In July 2013, Euan Munro, SLI's global head of multiasset investing and fixed income, left to become the CEO of London-based Aviva Investors. Almost a year later, in May 2014, Ian Pizer, investment director, multiasset investing, and portfolio manager of SLI's GARS fund and absolute-return bond strategy, joined Aviva as senior fund manager, multiassets.

The Aviva Investors Multi-Strategy Target Return fund was launched July 2014. It has about $3 billion in AUM. Of that total, about 88% is institutional and about 2% is from North American clients.

“Aviva Investors' multistrategy capabilities is a manifestation of Euan Munro's vision for the firm,” said Rob Ranges, head of Americas business development at Aviva Investors, New York. “Our goal is to be the leader in outcome-oriented strategies,” he said.

In the same interview, Timothy W. Jenkins, director, institutional sales at Aviva Investors added: “We think this (strategy) is the strongest form of AUM growth in the U.S. It's very important to us.”

SLI's Mr. Clark said executives aren't too worried about the competition: “We always figured we'd have some competition in the multiasset space. It's a big world, a big market, and that sounds fine to us.”

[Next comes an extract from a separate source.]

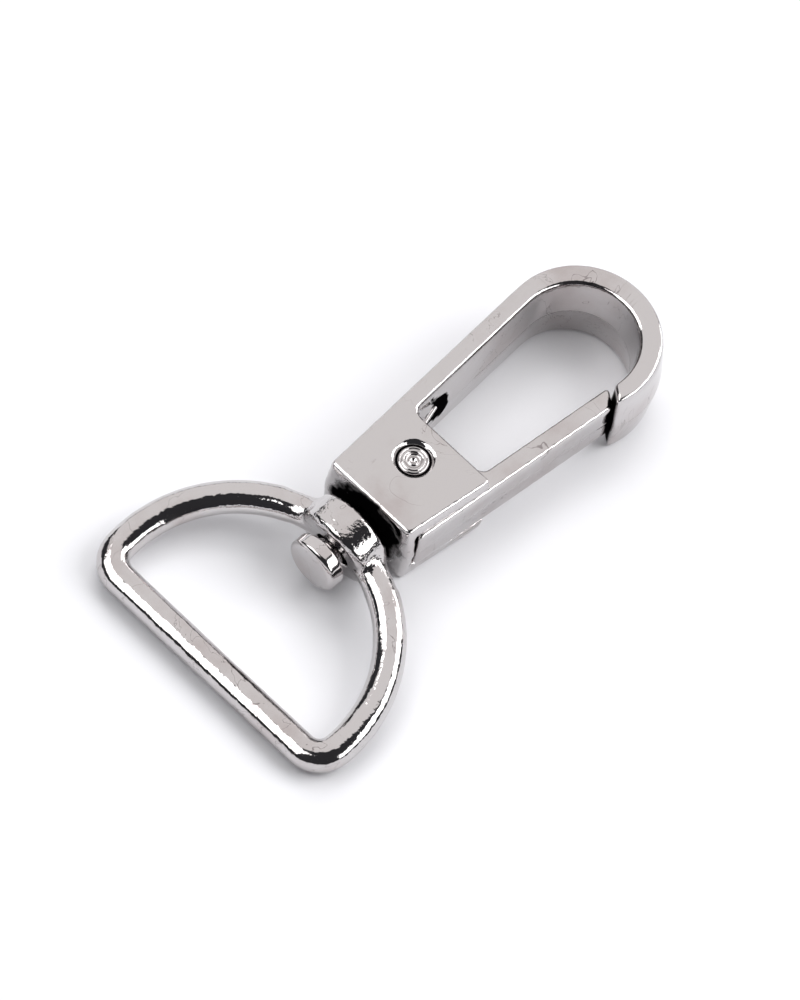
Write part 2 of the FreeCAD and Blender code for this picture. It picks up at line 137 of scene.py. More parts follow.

He noted that since launching GARS in May 2008, SLI has developed additional multiasset strategies within the GARS suite. “We've done a hell of a lot in five years. We've added new products and have even diversified the multiasset suite,” Mr. Clark said.

Performance for GARS has been strong. Data from eVestment LLC, Marietta, Ga., show its return for the year ended Sept. 30 was 2.9%, vs. 0.3% for its benchmark, the six-month London interbank offered rate. Longer term, the strategy returned an annualized 5.4% for the three years ended Sept. 30 vs. 0.42% for its benchmark, and an annualized 4.9% for five years vs. 0.47%.

So far, Invesco Perpetual's and Aviva's competing strategies are too new to record long-term performance. However, for the year ended Sept. 30, Invesco's Global Targeted Returns Fund returned 6.2% vs. 0.57% for its benchmark, the three-month LIBOR, and Aviva's strategy delivered 6.6%. The return objective for Aviva's strategy is a base rate plus 5% over a rolling five-year period.